Repeat exactly each line of the data provided below.
--- Start Supplied information ---
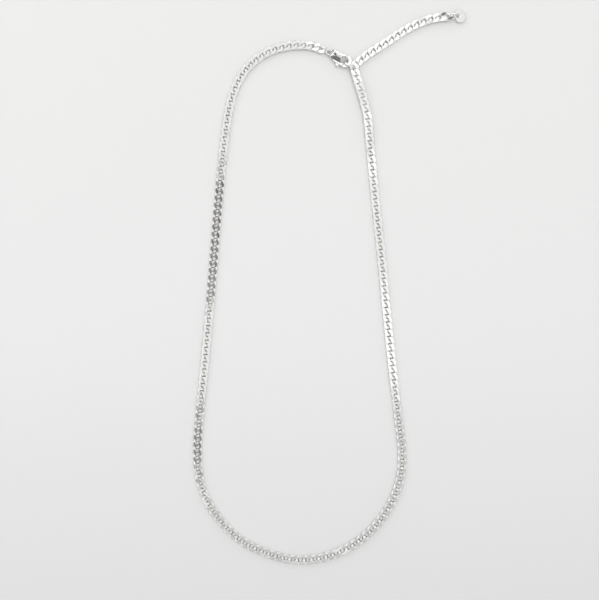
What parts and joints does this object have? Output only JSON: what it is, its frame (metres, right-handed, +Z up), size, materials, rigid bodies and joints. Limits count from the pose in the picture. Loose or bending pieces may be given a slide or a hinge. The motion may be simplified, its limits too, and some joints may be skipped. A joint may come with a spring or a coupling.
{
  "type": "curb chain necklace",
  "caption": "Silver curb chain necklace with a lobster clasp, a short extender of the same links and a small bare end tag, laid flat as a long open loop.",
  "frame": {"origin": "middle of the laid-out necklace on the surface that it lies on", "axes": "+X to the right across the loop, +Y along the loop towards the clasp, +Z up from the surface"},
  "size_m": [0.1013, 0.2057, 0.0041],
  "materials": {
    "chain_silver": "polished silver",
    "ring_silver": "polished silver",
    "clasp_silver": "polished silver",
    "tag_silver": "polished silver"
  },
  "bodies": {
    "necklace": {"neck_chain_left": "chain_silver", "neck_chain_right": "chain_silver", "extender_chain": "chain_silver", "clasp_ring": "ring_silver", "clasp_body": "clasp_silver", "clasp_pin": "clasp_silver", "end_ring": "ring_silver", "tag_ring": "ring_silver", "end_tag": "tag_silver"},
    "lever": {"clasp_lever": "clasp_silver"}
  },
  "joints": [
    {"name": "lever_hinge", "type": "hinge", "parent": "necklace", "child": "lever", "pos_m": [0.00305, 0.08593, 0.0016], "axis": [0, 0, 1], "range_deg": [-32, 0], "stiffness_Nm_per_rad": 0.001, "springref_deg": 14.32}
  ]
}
--- End Supplied information ---
Result of this exercise >>
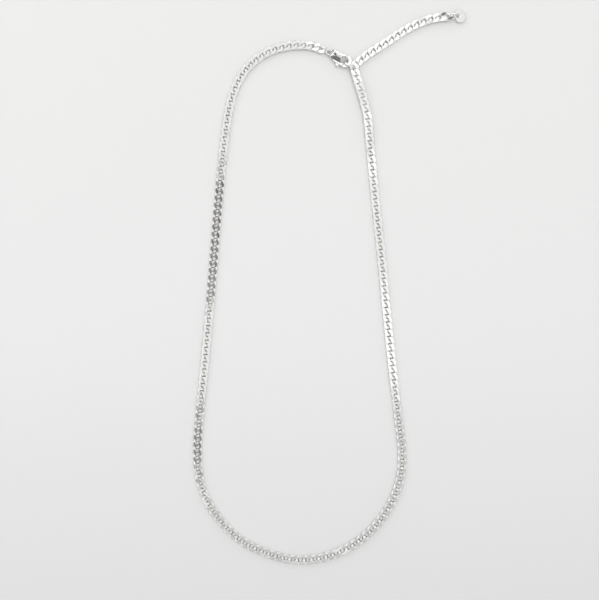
What parts and joints does this object have? Output only JSON: what it is, its frame (metres, right-handed, +Z up), size, materials, rigid bodies and joints. Limits count from the pose in the picture. Loose or bending pieces may be given a slide or a hinge. The motion may be simplified, its limits too, and some joints may be skipped. A joint may come with a spring or a coupling.
{
  "type": "curb chain necklace",
  "caption": "Silver curb chain necklace with a lobster clasp, a short extender of the same links and a small bare end tag, laid flat as a long open loop.",
  "frame": {"origin": "middle of the laid-out necklace on the surface that it lies on", "axes": "+X to the right across the loop, +Y along the loop towards the clasp, +Z up from the surface"},
  "size_m": [0.1013, 0.2057, 0.0041],
  "materials": {
    "chain_silver": "polished silver",
    "ring_silver": "polished silver",
    "clasp_silver": "polished silver",
    "tag_silver": "polished silver"
  },
  "bodies": {
    "necklace": {"neck_chain_left": "chain_silver", "neck_chain_right": "chain_silver", "extender_chain": "chain_silver", "clasp_ring": "ring_silver", "clasp_body": "clasp_silver", "clasp_pin": "clasp_silver", "end_ring": "ring_silver", "tag_ring": "ring_silver", "end_tag": "tag_silver"},
    "lever": {"clasp_lever": "clasp_silver"}
  },
  "joints": [
    {"name": "lever_hinge", "type": "hinge", "parent": "necklace", "child": "lever", "pos_m": [0.00305, 0.08593, 0.0016], "axis": [0, 0, 1], "range_deg": [-32, 0], "stiffness_Nm_per_rad": 0.001, "springref_deg": 14.32}
  ]
}